Police Minister Mateni Tapuleluelu, reportedly angered by the arrests and the amount of power wielded by Caldwell, offered to resign on March 1, but this was rejected by Prime Minister Pohiva.
Far from respecting the independence of the Pacific island nations, the regional imperialist powers are actively preparing to intervene with military force. Since 2012, New Zealand has hosted biennial military exercises called Operation Katipo, involving Australian and US troops, specifically designed to prepare troops to invade a Pacific nation and suppress the local population.

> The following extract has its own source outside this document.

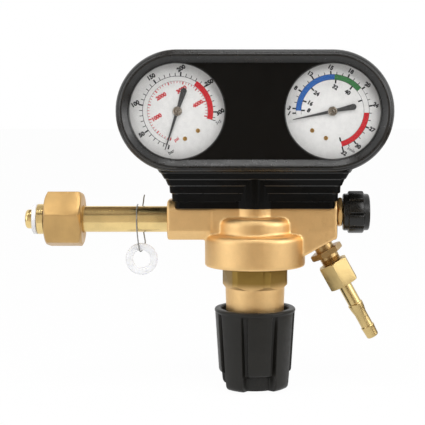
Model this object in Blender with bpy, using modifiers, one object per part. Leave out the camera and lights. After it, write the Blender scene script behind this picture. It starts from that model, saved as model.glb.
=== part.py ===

On March 9, New Zealand Defence Minister Ron Mark, a member of NZ First, held talks in Wellington with his Australian counterpart Marise Payne. In a joint statement they declared that “we today face an ever-more contested and competitive world, characterised by rapid change.” The statement emphasised that the two militaries would cooperate closely to maintain “stability” in the Pacific as a “high priority.” Payne also stressed the importance of the two countries’ alliance with the US, including collaboration in the ongoing war in Iraq.
Significantly, the leading role in New Zealand’s Pacific strategy is being played by NZ First, the most overtly anti-immigrant and nationalist party, which the Labour-led government handed a large amount of power. NZ First has called for greater military spending, while seeking to whip up anti-Chinese xenophobia. Peters has demanded an inquiry into National Party MP Jian Yang, alleging he is a Chinese Communist Party spy.
Ardern recently ordered an investigation by the intelligence agencies into alleged Chinese “interference.” A similar anti-Chinese witch-hunt, aimed at preparing the population for war, is underway in Australia.